O apelido revela a sua origem. Por essa razão, ele faz parte da turma conhecida como “catarina”, grupo formado por pescadores de comunidades ribeirinhas de outras localidades do País. Os “locais” se reconhecem como caiçaras.  


Apesar das dificuldades e do baixo pagamento pelo pescado cada vez mais escasso, a vida à beira mar é uma espécie de vício entre eles. Não há jeito melhor que a de buscar no mar o sustento. “Trabalhei um ano com carteira assinada. Aquilo não era forma de viver. Patrão na orelha, amolação. Aqui é ligar o motor e sair. É você, o mar e Deus. Ninguém para te amolar, te mandar embora. Você faz sua jornada”, continua Santos.  


Humores do mar   


A autonomia profissional tem seu preço: é a natureza que regula as saídas. “Tem dias que a gente sai uma da manhã, cinco da manhã. Depende das condições”, afirma Souza.


Independentemente da partida, o retorno ocorrerá no fim da tarde. E é aí que o trabalho se intensifica. O pescado tem que ser limpo, separado, pesado e encaminhado para o comprador. “A gente faz o pesado, e o atravessador lucra. Não tem outro jeito”, queixa-se.  

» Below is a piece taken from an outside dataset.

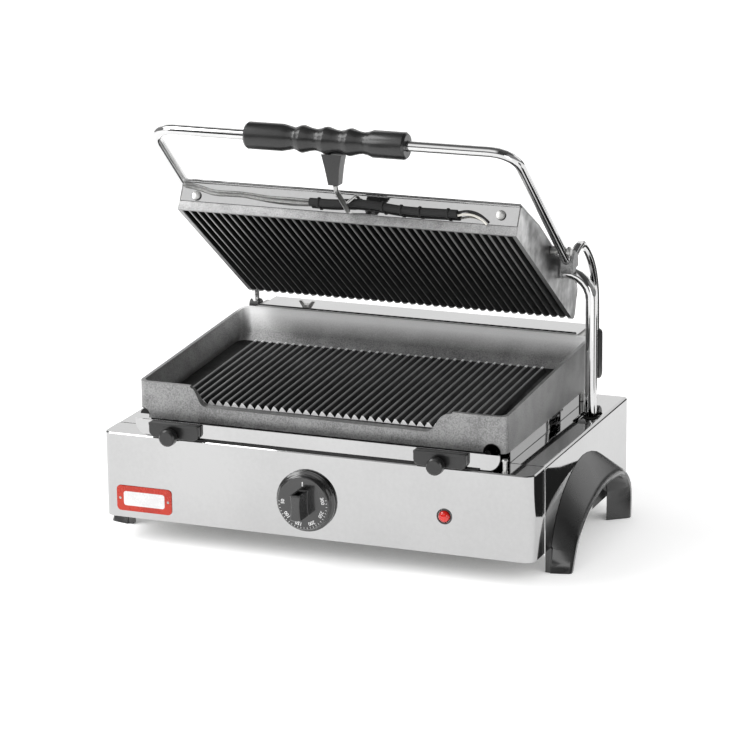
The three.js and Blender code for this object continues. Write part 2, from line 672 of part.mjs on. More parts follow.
function stayRod() {
  const tip = at(5, 79.5, 344.5);
  const end = at(5, 87.5, 337.2);
  return softTube([at(5, 56, 370), at(5, 57.5, 365.5), at(5, 69, 354.5), tip, end], 2.4,
    { steps: 10, sides: 10 });
}

const hingeShaft = cylinder('x', hinge.shaft, -193.2, 193.2, hinge.y, hinge.z, 20);
const hingeRod = softTube(rodRoute, 4.3, { steps: 22, sides: 10 });

add(press, 'hinge_shaft', hingeShaft, zincSteel());
addPair(press, 'hinge_boss', hingeBoss(), blackPlastic);
addPair(press, 'hinge_rod', hingeRod, chrome);
addPair(press, 'hub', hub(), castAluminium);
add(press, 'handle_bar', handleBar(), chrome());
add(press, 'grip', handGrip(), blackPlastic());
add(press, 'stay_stub', stayStub(), blackPlastic());
add(press, 'stay_rod', stayRod(), chrome());

// ---------------------------------------------------------------- balance strut
function balanceStrut() {
  const { x, y, z, radius, bore, bend, length, boreDepth } = strut;
  const foot = z - length;
  const outer = tube([at(x, y, foot), at(x, y, z), at(184, y, z)], radius,
    { bend, sides: 16, arcSteps: 6 });
  const spigot = cylinder('x', 3, 181.2, 190, y, z, 16);
  return cut(join(outer, spigot), cylinder('z', bore, foot - 9, foot + boreDepth, x, y, 16));
}

function balanceSpring() {
  const { x, y, z, length, boreDepth } = strut;
  const bottom = anchor.z + anchor.rodLength + gap;
  const top = z - length + boreDepth - gap;
  const wire = 0.6;
  const turns = 9;
  class Helix extends THREE.Curve {
    getPoint(t) {
      const angle = 2 * Math.PI * turns * t;
      return at(x + 3.5 * Math.cos(angle), y + 3.5 * Math.sin(angle),
        bottom + wire + 0.2 + (top - bottom - 2 * wire - 0.4) * t);
    }
  }
  return sweep(new Helix(), turns * 8, wire, 4);
}

const guideRod = join(
  cylinder('z', anchor.rod, anchor.z, anchor.z + anchor.rodLength, strut.x, strut.y, 16),
  cylinder('x', anchor.eye, strut.x - 3.6, strut.x + 3.6, strut.y, anchor.z, 20),
);

add(press, 'balance_strut', balanceStrut(), chrome());
add(press, 'balance_spring', balanceSpring(), zincSteel());
add(press, 'strut_guide_rod',
  cut(guideRod, cylinder('x', 2.3, strut.x - 9, strut.x + 9, strut.y, anchor.z, 12)), zincSteel());

// ---------------------------------------------------------------- upper grill, in its own axes
// X across, Y from front to back along the plate, Z away from the ribs.
const tilt = THREE.MathUtils.degToRad(plate.tilt);
const inPlate = (y, z) => {
  const dy = y - plate.y;
  const dz = z - plate.z;
  return [dy * Math.cos(tilt) - dz * Math.sin(tilt), dy * Math.sin(tilt) + dz * Math.cos(tilt)];
};
const [pivotS, pivotH] = inPlate(pivot.y, pivot.z);

function upperPlate() {
  const { half, ribCount, groove, wall, joint, lip } = plate;
  const side = new THREE.Shape();
  side.moveTo(0, 0);
  side.lineTo(0.1, joint);
  side.lineTo(-2.8, 29.2);
  side.lineTo(1, 30.4);
  side.lineTo(57, 36);
  side.lineTo(203, 35);
  side.lineTo(209, 31);
  side.lineTo(212, 25);
  side.lineTo(217.6, 8);
  side.quadraticCurveTo(218.4, 0, 210, 0);
  const body = extrude('x', side, -half, half, { segments: 4 });
  const cavity = box(-half + wall, half - wall, 9, 203, 12, 60);
  const frontRecess = box(-half + 0.6, half - 0.6, -9, 9.1, joint, 60);
  const first = (-ribCount * ribs.pitch) / 2;
  const grooves = Array.from({ length: ribCount }, (_, i) => first + (i + 0.5) * ribs.pitch)
    .flatMap((x) => [[x - ribs.pitch / 2 + ribs.land, 0], [x - 0.7, groove],
      [x + 0.7, groove], [x + ribs.pitch / 2 - ribs.land, 0]]);
  const comb = polygon([[first, -2], [-first, -2], ...grooves.reverse()]);
  const bores = [-1, 1].map((s) => cylinder('x', 3.3, s * half - 12, s * half + 12, pivotS, pivotH, 16));
  return cut(body, cavity, frontRecess, extrude('y', comb, lip, 230), ...bores);
}

// The stainless lid of the upper plate, folded down a little at the back.
function upperCover() {
  const half = plate.half;
  const top = polygon([[-4.9, 31.9], [57, 37.9], [203.6, 36.9], [210.6, 32.2], [213.8, 25.6],
    [212.5, 25], [209.4, 31.3], [203.2, 35.4], [57, 36.4], [1, 30.8], [-4.8, 30.4]]);
  return extrude('x', top, -half + 0.1, half - 0.1);
}

// The flat front with its ledge: the leads run in front of it.
const panelFace = (h) => 0.4 - ((h - 7.7) * 3) / 21.1;

function upperFrontPanel() {
  const foot = plate.joint + 0.4;
  const side = polygon([[panelFace(foot), foot], [panelFace(foot) + 1.5, foot], [-1.3, 30],
    [-4.6, 30], [-4.4, 28.8], [-2.6, 28.8]]);
  const { half } = plate;
  return cut(extrude('x', side, -half + 1, half - 1),
    cylinder('y', 2.4, -9, 9, -162.2, 15.7, 12), cylinder('y', 2.4, -9, 9, 160.9, 19.8, 12));
}

function panelScrews() {
  return [[-162.2, 15.7], [160.9, 19.8]].map(([x, h]) => {
    const face = panelFace(h);
    return turned('y', [[0, face - 2.2], [4.4, face - 2.2], [5, face - 1.8], [5, face - 1.1],
      [2, face - 1.1], [2, face + 6], [0, face + 6]], x, h, 14);
  });
}

function pivotBolt() {
  const { half, wall } = plate;
  return turned('x', [[0, half - wall - 6], [5, half - wall - 6], [5, half - wall - 1], [3, half - wall - 1],
    [3, half + gap], [4.8, half + gap], [4.8, 186], [3, 186], [3, 197.8], [5.4, 197.8],
    [5.2, 199.6], [3.6, 201.2], [0, 201.6]], pivotS, pivotH, 12);
}

function upperElement() {
  return heatingElement(135, 34, 5, 34).translate(0, 0, 16);
}

// Leads, sleeve and hook on the front of the plate.
function sleeve() {
  return softTube([at(-38, -5.2, 17), at(-12, -5.6, 17), at(10, -6.2, 19), at(32, -6.4, 18),
    at(62, -6.2, 15.5), at(92, -6, 15.5), at(118, -5.8, 16)], 4.2, { steps: 16, sides: 10 });
}

function leftLeads(offset) {
  return softTube([at(-177, -4.6, 25.8 + offset), at(-160, -4, 23.6 + offset),
    at(-144.5, -3.4, 20 + offset), at(-113, -3.2, 20.2 + offset), at(-82.6, -4, 17.4 + offset * 1.2),
    at(-60, -5, 16.8 + offset * 1.4), at(-38.5, -5.2, 17 + offset)], 1.1, { steps: 18, sides: 6 });
}

function rightLeads(offset) {
  return softTube([at(118.6, -5.8, 16 + offset), at(128, -5.6, 18 + offset),
    at(138, -4.8, 16.6 + offset), at(146, -3.2, 12.6 + offset), at(149, -2.6, 10.2 + offset)], 1.2,
  { steps: 10, sides: 6 });
}

function stayHook() {
  return tube([at(-10, -4.2, 25), at(-10, -12, 24.5), at(4, -12, 15.4), at(12, -12, 24.5),
    at(12, -4.2, 25)], 1.5, { bend: 2.2, sides: 8, arcSteps: 3 });
}

add(upper, 'upper_plate', upperPlate(), castAluminium());
add(upper, 'upper_cover', upperCover(), polishedSteel());
add(upper, 'upper_front_panel', upperFrontPanel(), polishedSteel());
panelScrews().forEach((screw, i) =>
  add(upper, ['panel_screw_left', 'panel_screw_right'][i], screw, zincSteel()));
addPair(upper, 'pivot_bolt', pivotBolt(), zincSteel);
add(upper, 'upper_element', upperElement(), zincSteel());
add(upper, 'cable_sleeve', sleeve(), blackPlastic());
add(upper, 'left_lead_upper', leftLeads(1.6), zincSteel());
add(upper, 'left_lead_lower', leftLeads(-1.6), zincSteel());
add(upper, 'right_lead_upper', rightLeads(1.8), blackPlastic());
add(upper, 'right_lead_lower', rightLeads(-1.6), whiteCeramic());
add(upper, 'stay_hook', stayHook(), chrome());

press.position.y = -(frontMost + rearMost) / 2;

export default press;
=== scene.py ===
# %% [markdown]
# # A contact grill, part by part
# This lesson dresses the finished solids of a snack-bar panini press. The solids already have
# their true sizes, so the work here is finishes, small parts, print and light. Many places are
# read from the solids, and the others are given. All lengths are in metres.

# %% Load the solids
import json
import math

import bmesh
import bpy
from mathutils import Matrix, Vector


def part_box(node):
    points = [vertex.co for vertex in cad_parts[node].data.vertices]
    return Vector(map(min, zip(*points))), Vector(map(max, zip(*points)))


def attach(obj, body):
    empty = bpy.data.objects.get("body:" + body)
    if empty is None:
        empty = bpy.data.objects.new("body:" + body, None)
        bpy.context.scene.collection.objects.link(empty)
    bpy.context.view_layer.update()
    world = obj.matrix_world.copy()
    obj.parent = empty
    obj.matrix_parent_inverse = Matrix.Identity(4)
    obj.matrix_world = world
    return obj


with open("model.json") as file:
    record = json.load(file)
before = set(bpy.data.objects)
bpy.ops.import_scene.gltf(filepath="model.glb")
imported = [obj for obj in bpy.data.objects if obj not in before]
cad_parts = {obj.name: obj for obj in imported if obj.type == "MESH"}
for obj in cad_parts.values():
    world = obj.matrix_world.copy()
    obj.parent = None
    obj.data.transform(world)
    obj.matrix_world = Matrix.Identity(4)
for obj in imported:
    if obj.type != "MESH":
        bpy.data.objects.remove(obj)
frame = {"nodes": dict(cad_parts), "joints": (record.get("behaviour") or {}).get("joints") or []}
solids = frame["nodes"]
joints = {joint["name"]: joint for joint in frame["joints"]}
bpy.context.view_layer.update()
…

Após dar um destino à produção, a segunda etapa do ofício: reparar os estragos nos materiais e fazer manutenção periódica nas embarcações. “Quem regula as férias do pescador é a natureza. Quando o tempo está bom, não tem domingo, feriado: a gente cai no mar em busca do sustento”. 


A palavra 


Perequê tem origem tupi e é formada pelas expressões pira e ike, que significam “entrada de peixe para alimentação”. O batismo da comunidade se deu pelo pequeno rio que deságua na praia, “o rio do peixe”. Quando a maré enche, algumas espécies e siris invadem a vazante, sendo facilmente capturados. 


No local, podem ser encontradas lontras, capivaras e uma grande variedade de pássaros em busca de alimento. Segundo dados da Secretaria Municipal de Habitação, o bairro concentra aproximadamente 18 mil moradores e 536 empresas com atividades diversas. 


Aposentado, mas não larga a rede 


O compositor Dorival Caymmi (1914-2008) entoava que o “bem do mar, é o mar, é o mar / que carrega com a gente / pra gente pescar”. O refrão de O Bem do Mar, de 1954, resume a vida de João Paulo Neto, 65 anos.  


Nem mesmo a aposentadoria por orientação médica o afastou da atividade. Foi durante uma pescaria de arrasto de camarão que ele sentiu uma forte dor no braço e no tórax, sensação de aperto no peito e dificuldade de respirar. “Senti uma tontura e não lembrei mais de nada. Acordei assustado sobre o barco. Sem força nenhuma”. Os sintomas não deixaram dúvida: infarto do miocárdio. 


Assim que recobrou a consciência, conseguiu direcionar a embarcação próximo a um grupo de outros pescadores no mar. “Fiz sinal que não estava passando bem e me joguei para o outro barco. Imediatamente, todos começaram a me ajudar”.  


Mesmo após dois infartos do miocárdio, João Paulo não deixa o mar
Mesmo após dois infartos do miocárdio, João Paulo não deixa o mar   Foto: Carlos Nogueira/AT

Internação  


Neto ficou 15 dias internado na UTI; e foram mais quatro meses até se recuperar plenamente. “Pior que o susto foi ficar todo esse tempo longe do mar”. Assim que teve o aval do médico, voltou a pilotar a embarcação.“Não tem sensação melhor do que a de pescar”.  


Um segundo infarto – desta vez em casa – o obrigou a vender o barco e penduraras redes. Mas a adrenalina da atividade vive em sua alma.  


Apesar da orientação médica e das sequelas no corpo, Neto é um dos primeiros a aparecer na praia do Perequê para ajudar os companheiros. “Quando me convidam, caio no mar. Quero fazer isso sempre. É o que molda quem eu sou”.